Exercise objective: Find the string "this" in the entries and copy each line that has it.

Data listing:
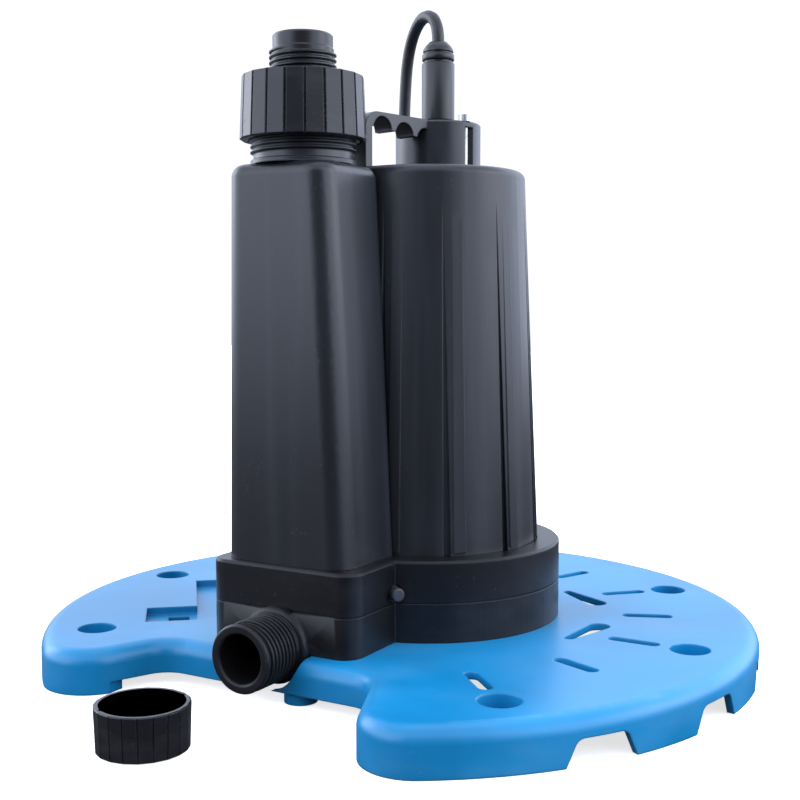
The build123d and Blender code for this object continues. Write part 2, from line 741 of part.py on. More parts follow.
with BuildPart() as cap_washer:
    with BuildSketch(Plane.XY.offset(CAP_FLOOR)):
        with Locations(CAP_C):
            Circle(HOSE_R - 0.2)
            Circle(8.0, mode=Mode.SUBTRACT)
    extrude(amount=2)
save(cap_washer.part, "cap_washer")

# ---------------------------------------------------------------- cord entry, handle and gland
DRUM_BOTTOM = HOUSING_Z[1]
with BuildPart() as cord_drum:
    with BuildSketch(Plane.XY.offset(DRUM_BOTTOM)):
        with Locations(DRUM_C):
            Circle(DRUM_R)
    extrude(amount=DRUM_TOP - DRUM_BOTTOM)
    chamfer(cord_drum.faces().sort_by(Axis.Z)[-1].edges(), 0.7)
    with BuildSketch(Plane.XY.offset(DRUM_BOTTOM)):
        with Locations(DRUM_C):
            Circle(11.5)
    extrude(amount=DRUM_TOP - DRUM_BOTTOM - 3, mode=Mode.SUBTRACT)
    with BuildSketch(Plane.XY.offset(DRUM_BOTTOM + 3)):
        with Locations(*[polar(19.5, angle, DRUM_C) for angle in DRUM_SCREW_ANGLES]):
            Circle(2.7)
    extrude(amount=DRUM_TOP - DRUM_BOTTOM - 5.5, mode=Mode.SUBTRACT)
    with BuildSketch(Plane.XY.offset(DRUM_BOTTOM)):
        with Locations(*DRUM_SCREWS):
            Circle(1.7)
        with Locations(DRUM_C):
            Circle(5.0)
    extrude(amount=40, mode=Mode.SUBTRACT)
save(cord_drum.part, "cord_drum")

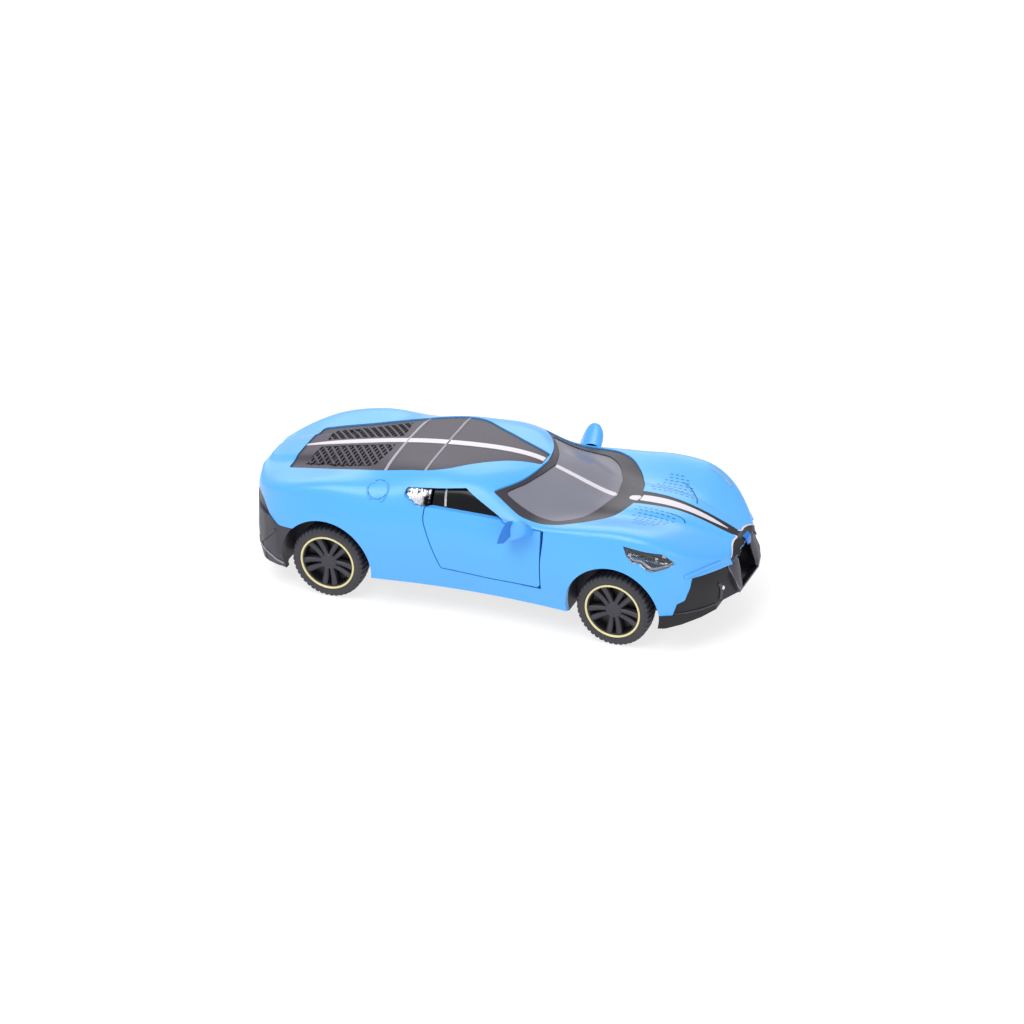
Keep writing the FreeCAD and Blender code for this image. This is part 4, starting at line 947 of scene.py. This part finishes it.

Final answer:
The build123d and Blender code for this object continues. Write part 2, from line 741 of part.py on. More parts follow.
Keep writing the FreeCAD and Blender code for this image. This is part 4, starting at line 947 of scene.py. This part finishes it.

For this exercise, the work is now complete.